Cross

TWO OF THE NOBLEST PILLARS of the ancient world—Roman law and Jewish piety—together supported the necessity of putting Jesus Christ to death in a manner that even for its day was peculiarly loathsome. Thus the cross stands for the tragic folly of human beings, not just at their worst but at their best.

Jesus needn't have died. Presumably he could have followed the advice of friends like Peter and avoided the showdown. Instead, he chose to die because he believed that he had to if the world was to be saved. Thus the cross stands for the best that human beings can do as well as for the worst.

"My God, my God, why hast thou forsaken me?" (Matthew 27:46). Jesus died in the profoundest sense alone. Thus the cross stands for the inevitable dereliction and defeat of the best and the worst indiscriminately.

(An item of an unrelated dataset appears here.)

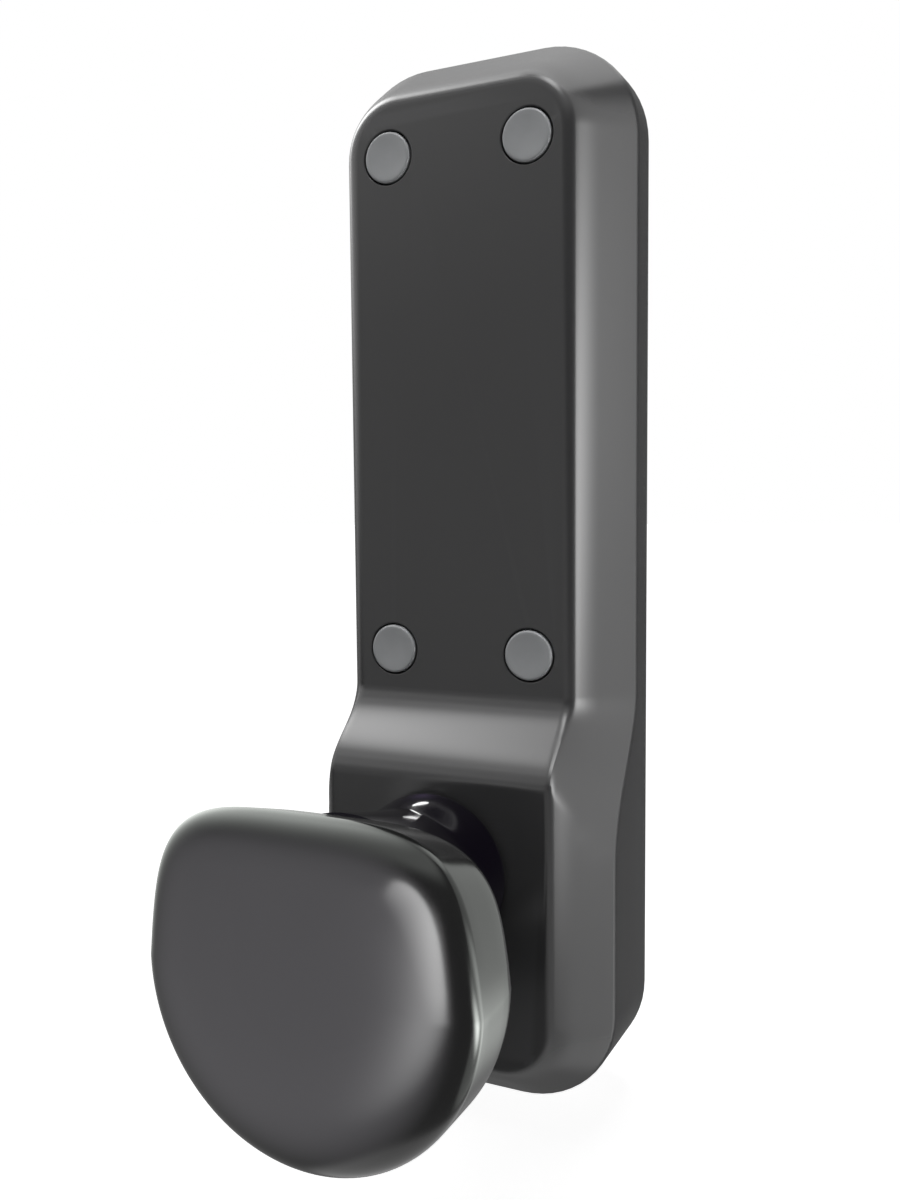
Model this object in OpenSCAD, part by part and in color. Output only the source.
// Inside half of a mechanical digital door lock: a stepped, chamfered case with
// four capped face screws and a D-shaped palm knob that turns a square spindle.
// Origin: knob axis at the door face. The front faces -Y, +Z is up, millimetres.

/* [Case] */
// Width of the case
case_w = 55; // [54:0.5:60]
// Height of the case above the knob axis
case_above = 137; // [132:1:150]
// Height of the case below the knob axis
case_below = 41; // [40.5:0.5:46]
// Depth of the upper face in front of the door
face_depth = 18.1; // [17.5:0.1:20]
// How far the lower face stands in front of the upper face
step_out = 9.8; // [9.5:0.1:12]
// Depth of the straight side wall beside the upper face
upper_rim = 5.7; // [4.5:0.1:7]
// Depth of the straight side wall beside the lower face
lower_rim = 17; // [15:0.1:18]
// Width of the slanted side
chamfer_side = 7.4; // [6:0.1:8]
// Width of the slanted top and bottom
chamfer_end = 8.3; // [6.5:0.1:9]
// Corner radius of the outline
corner_r = 16.3; // [14:0.1:18]
// Corner radius of the upper face
upper_corner_r = 7.5; // [5:0.1:9]
// Corner radius of the lower face
lower_corner_r = 5; // [4:0.1:9]
// Rounding between the slanted side and the upper face
upper_fillet = 2.7; // [1:0.1:3]
// Rounding between the slanted side and the lower face
lower_fillet = 1.6; // [0.8:0.1:3]
// Where the face starts to step out, above the knob axis
step_top = 28.5; // [27:0.5:30]
// Height of the step in the face
step_h = 13.6; // [10:0.2:16]
// Where the side wall starts to step out, above the knob axis
rim_step_top = 28; // [24:0.5:30]
// Height of the step in the side wall
rim_step_h = 26.3; // [16:0.1:30]
// Thickness of the side walls
wall = 2.2; // [1.8:0.1:2.6]
// Thickness of the front wall
front_wall = 2.4; // [2:0.1:3]
// Wall of the bosses and posts around screws
boss_wall = 1.9; // [1.7:0.1:2.1]
// Closed length at the end of the back plate screws' posts
post_floor = 1; // [0.8:0.1:1.4]

/* [Cover caps and face screws] */
// Distance between the two columns of caps
cap_pitch_x = 25.4; // [24:0.1:27]
// Distance between the two rows of caps
cap_pitch_z = 83.8; // [78:0.1:86]
// Height of the middle of the caps above the knob axis
cap_mid = 77; // [75:0.5:80]
// Diameter of a cover cap
cap_d = 8.4; // [8:0.1:9]
// How far a cap stands in front of the face
cap_proud = 0.35; // [0.2:0.05:0.8]
// Depth of the shallow dish in a cap
cap_dish = 0.2; // [0:0.05:0.3]
// Depth of the seat that a cap rests on
cap_seat = 4.2; // [3.5:0.1:4.6]
// Thickness of a cap's skirt
cap_skirt = 0.7; // [0.5:0.05:0.9]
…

For those who believe that Jesus Christ rose from the dead early on a Sunday morning, and for those also who believe that he provided food for worms just as the rest of us will, the conclusion is inescapable that he came out somehow the winner. What emerged from his death was a kind of way, of truth, of life, without which the last two thousand years of human history would have been even more tragic than they were.

A six-pointed star, a crescent moon, a lotus—the symbols of other religions suggest beauty and light. The symbol of Christianity is an instrument of death. It suggests, at the very least, hope.